#### WHAT IS BEING ASKED
Scan the lines below for "picture"; report the number of lines that contain it, and only that.

##### GIVEN DATA

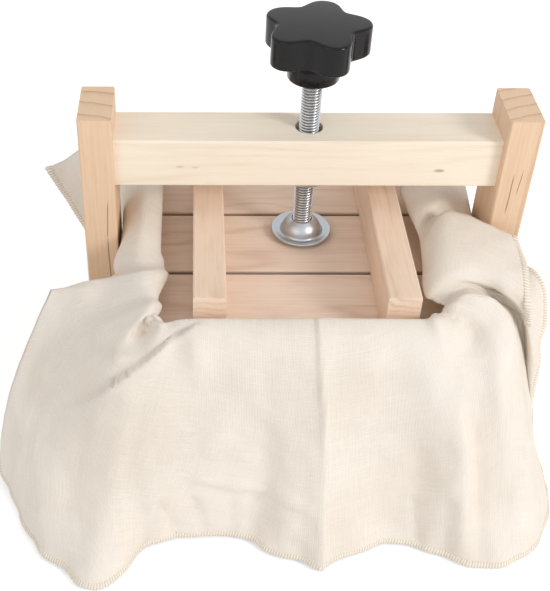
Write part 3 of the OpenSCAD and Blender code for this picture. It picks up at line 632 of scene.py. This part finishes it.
# The cloth's folds, walking round the mould. Each has 1 where it is pressed sharp, or 2 where its waist
# is too, then six points: the roll's inner side, its crest, the shoulder, waist and belly of the drape,
# and the hem. A point is a place (x, y, z) in millimetres, or [across, down, z], where the camera sees
# it in the 550 wide picture, with its height. None is worked out from the points beside it.
FOLDS = [
    # left, between the wall and the post
    (0, (-57.6, 0, 95), (-65.5, 0, 100.2), (-73.3, 0, 94.5), None, (-73.7, 0, 60), (-73.8, 0, 27)),
    (0, (-57.6, -13, 95), (-65.5, -13, 100.2), (-73.3, -13, 94.5), None, (-73.9, -15, 60),
     (-74.2, -16.5, 27)),
    (0, (-57.4, -22, 95), (-65.7, -22, 100), (-74.8, -21, 94.5), (-76, -20, 80), (-77.5, -20, 58),
     (-80, -20.5, 20)),
    (0, [164, 262, 95], (-66, -31, 99.3), (-75.4, -28, 94), (-75.6, -26.5, 82), (-80, -27, 56),
     (-93, -28, 6)),
    # left flap, from the fold along its top
    (0, [164, 267.5, 94.5], [141, 267, 98.2], (-75.2, -34, 93), (-77, -33.5, 80), (-93, -38, 52),
     (-108, -42, 3)),
    (2, [166, 271, 96.5], [141, 272, 103], [98, 280, 96.5], [50, 289, 89.5], [10, 393, 51], [2, 455, 9]),
    (0, [168, 276, 96.5], [145, 281, 102.2], [108, 288, 96], [60, 303, 86.5], [17, 410, 46], [5, 482, 3]),
    (0, [158, 298, 94.5], [146, 296, 98.5], [112, 308, 92], [68, 330, 80], [28, 425, 42], [18, 512, 1]),
    (0, [161.5, 306, 96], [149, 305, 101.2], [118, 322, 94], [80, 352, 79], [38, 445, 38], [38, 548, 1]),
    (0, [159, 313, 95], [147, 316, 98.5], [125, 336, 95], [92, 372, 80], [55, 460, 36], [60, 568, 1]),
    # pocket at the left corner
    (0, [155, 318, 93.3], [148, 322, 92.6], [136, 339, 94.5], [106, 383, 82], [72, 472, 34], [82, 585, 1]),
    (0, [161, 321, 95.5], [158, 326, 98], [147, 346, 96], [122, 392, 80], [94, 480, 34], [101, 588, 1]),
    (0, None, [170, 323, 100.8], [163, 346, 97], [144, 392, 79.5], [122, 480, 36], [118, 576, 1]),
    # front
    (0, None, [180, 320.5, 102], [177, 341, 97.5], [163, 392, 79], [146, 480, 36], [139, 555, 1]),
    (0, None, (-43, -71.6, 102.4), (-43.6, -80.8, 96), None, (-46, -86, 44), [152, 544, 1]),
    (0, None, (-36, -71.6, 102.4), (-36.4, -80.8, 96), None, (-38.5, -85.6, 44), [170, 537.5, 1]),
    (0, None, (-27, -71.6, 102.4), (-27.2, -80.8, 96), None, (-28.4, -85.5, 44), [199, 534, 1]),
    (0, None, (-18, -71.6, 102.4), (-18.2, -80.8, 96), None, (-19, -86, 44), [226, 534.5, 1]),
    (0, None, (-12.5, -71.6, 102.4), (-12.7, -80.8, 96), None, (-13.4, -87.5, 44), [250, 538, 1]),
    (0, None, (-8, -71.6, 102.5), (-8.2, -80.8, 96.2), None, (-9.3, -89.5, 44), [264, 549, 1]),
    (0, None, (-3.5, -71.6, 102.6), (-3.6, -80.9, 96.4), None, (-4, -91.5, 44), [284, 558, 1]),
    (0, None, (-0.5, -71.6, 102.6), (-0.6, -81, 96.4), None, (0.3, -92.8, 44), [302, 561, 1]),
    # pressed crease down the middle
    (1, None, (2.2, -71.8, 103), (3.4, -81.8, 96.8), (4.3, -88.1, 74), (5.3, -94.4, 44), [321, 570, 1]),
    (0, None, (7, -71.6, 102.8), (7.6, -81, 96.8), None, (10, -92, 44), [337, 559.5, 1]),
    (0, None, (13, -71.6, 102.6), (13.6, -80.9, 96.4), None, (16.5, -89.2, 44), [354, 553, 1]),
    (0, None, (20, -71.6, 102.4), (20.6, -80.8, 96), None, (25.5, -87.3, 44), [378, 544.5, 1]),
    (0, None, (27, -71.6, 102.4), (27.8, -80.8, 96), None, (34, -87.6, 44), [400, 544, 1]),
    (0, None, (33.5, -71.6, 102.3), (34.6, -80.8, 96), None, (43, -89.6, 45), [420, 548, 1]),
    (0, None, (39.5, -71.4, 102), (41, -80.6, 95.8), None, (52, -92.4, 46), [440, 555.5, 1]),
    (0, [433, 315.5, 95], (44, -70.6, 101), (47, -79.6, 95), None, (60, -94.4, 47), [458, 562.5, 1]),
    # pinch and lobe at the right corner
    (0, [438, 314.5, 94.5], [447, 320.5, 98.5], [458, 340, 96], [466, 390, 79], [474, 470, 38],
     [474, 567, 1]),
    (0, [442, 312.5, 93.3], [453, 318.5, 95], [470, 331, 95.5], [482, 385, 81], [489, 470, 38],
     [489, 568, 1]),
    (0, [443, 310.5, 95.5], [456, 306, 101.5], [483, 322, 99], [501, 378, 85], [506, 465, 40], [507, 564, 1]),
    (0, [444, 308, 96.5], [462, 298, 103.4], [493, 303.5, 100], [513, 350, 86], [520, 450, 44],
     [525, 555, 1]),
    (1, [445, 305.5, 96.5], [468, 294.5, 104], [500, 304.5, 98], [517, 345, 80], [528, 440, 46],
     [537, 542, 1]),
    # valley behind the lobe, and the side panel
    (0, [444, 305, 94], [466, 289, 96], [494, 301, 90.5], [518, 322, 80], [529, 398, 50], [547, 503, 3]),
    (0, [443, 305, 94], [464, 287, 96], [491, 297, 91], [520, 317, 83], [530, 376, 60], [530, 431, 32]),
    (0, [442, 304.5, 94], [463, 285.5, 96.5], [490, 294, 92], [515, 306, 88], [531, 340, 77], [538, 366, 62]),
    (0, [442, 304.5, 94], [463, 285, 96.8], [490, 292, 93], [513, 299, 91], [531, 308, 86], [546, 318, 77]),
    (0, [442, 304, 94], [463, 284.5, 97], [490, 291, 93.2], [511, 293, 92], [527, 286, 91], [541, 278, 91]),
    (1, [441, 303.5, 94], [463, 284, 97.3], [490, 290, 93.4], [507, 288, 92.8], [517, 276, 93.4],
     [524, 262, 94.5]),
    # upper sheet over the side panel
    (0, [438, 303, 94.5], [462, 283.5, 97.8], [488, 288, 94.2], [502, 287, 93.4], [509, 288, 92],
     [515, 290, 91]),
    (1, [432, 299.5, 95.5], [458, 281, 100], [486, 284.5, 98.5], [508, 297, 95], [520, 309, 90.5],
     [530, 326, 84]),
    (0, [426, 297, 96.5], [450, 274, 103], [478, 271, 103], [502, 280, 100.5], [517, 290, 97.5],
     [530, 304, 93.5]),
    (0, [423, 285, 97.5], [443, 260, 104.2], [470, 254, 105.4], [495, 261, 104], [512, 268, 102],
     [527, 276, 99.5]),
    (0, [423, 268, 98], [441, 238, 104.6], [465, 234, 106.2], [488, 241, 105.4], [507, 247, 104],
     [523, 254, 101.5]),
    (1, [421.5, 252, 98], [441, 214, 104.8], [462, 214, 106.2], [482, 222, 105.6], [500, 230.5, 104.5],
     [516, 240, 102.5]),
    # right, behind the fold and between the wall and the post
    (0, [419, 236, 97], (55, -3, 98.5), (63, -6, 98.5), (70.5, -11, 96), (76, -16, 92), (81, -18, 86)),
    (0, [410, 216, 96], (57, 2, 102.5), (66, 1, 101.5), (72, 0.5, 97), (73.8, 0, 88), (74, -1, 78)),
    (0, [405, 203, 96], (58, 9, 102.5), (68, 9, 101), (73.4, 9, 94), (74, 9, 70), (74, 9, 40)),
    (0, [400.5, 190, 96], (59, 18, 102), (69, 18, 100.5), (74.3, 20, 93.5), (76, 20, 64), (77, 20, 25)),
    (0, (50.5, 30, 96), (60, 28, 101), (71, 29, 97.5), (76.5, 30, 88), (79, 31, 58), (87, 33, 14)),
    (0, (54.5, 40, 95.5), (61.5, 40, 100), (70, 42, 95), None, (81, 45, 52), (97, 49, 8)),
    (0, (56.8, 49, 99.2), (62.5, 49, 101.8), (71, 52, 94.5), None, (83, 58, 50), (98, 62, 5)),
    # back right corner
    (0, (56.8, 54.4, 97), (61, 57, 99.5), (68.5, 64, 93), None, (79, 73, 48), (90, 80, 4)),
    (0, None, (54, 60, 97.8), (58.5, 66.5, 93), None, (66, 76, 52), (72, 83, 14)),
    (0, None, (46, 60, 97.5), (48, 66.3, 93), None, (50, 71, 62), (52, 76, 32)),
    # back
    (0, None, (38, 60, 97.5), (39, 66.5, 93), None, (40, 77, 62), (41, 84, 34)),
    (0, None, (29, 60, 97.5), (29, 66.3, 93), None, (28, 71, 64), (28, 74.5, 38)),
    (0, None, (19, 60, 97.5), (19, 66.6, 93), None, (19, 80, 64), (19, 87.5, 38)),
    (0, None, (9, 60, 97.5), (9, 66.3, 93), None, (8, 71, 66), (8, 75, 41)),
    (0, None, (-1, 60, 97.5), (-1, 66.5, 93), None, (-2, 77, 66), (-2, 84, 42)),
    (0, None, (-11, 60, 97.5), (-11, 66.3, 93), None, (-11, 70.8, 66), (-11, 74, 41)),
    (0, None, (-21, 60, 97.5), (-21, 66.6, 93), None, (-22, 79, 64), (-23, 86.5, 40)),
    (0, None, (-31, 60, 97.5), (-31.5, 66.3, 93), None, (-33, 71, 64), (-34, 75, 40)),
    (0, None, (-42, 60, 97.8), (-43, 66.6, 93.3), None, (-47, 77, 66), (-50, 84, 44)),
    # back left corner, and the tip behind the post
    (0, None, (-52, 60, 98.2), (-55, 67, 94), None, (-61, 73, 72), (-66, 77, 52)),
    (0, (-60, 54.4, 97), (-60.5, 59.5, 100.2), (-67, 66, 96), None, (-79, 72, 82), (-90, 76, 66)),
    (0, (-60, 55.5, 99.2), (-65, 55, 102.4), (-77, 60, 98.5), None, (-92, 63, 89), [51, 170, 75]),
    (1, (-59, 50, 95), (-66, 50, 101.4), (-80, 54, 100), None, (-96, 56, 94), [49.5, 172, 84]),
    (0, (-58, 42, 95), (-66, 44, 100.8), (-78, 46, 98), None, (-91, 48, 88), [66, 198, 72]),
    (0, (-57.8, 35, 95), (-66, 36, 100.4), (-76.5, 38, 96), None, (-85, 40, 78), (-93, 42, 54)),
    (0, (-57.7, 28, 95), (-65.8, 29, 100.3), (-75, 30, 95), None, (-79, 30, 70), (-84, 30, 40)),
    (0, (-57.6, 20, 95), (-65.5, 20, 100.2), (-73.8, 20, 94.5), None, (-75.2, 20.5, 60), (-76, 21, 28)),
    (0, (-57.6, 11, 95), (-65.5, 11, 100.2), (-73.3, 11, 94.5), None, (-73.8, 12, 60), (-74, 13, 27)),
]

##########

#### TASK ANSWER
2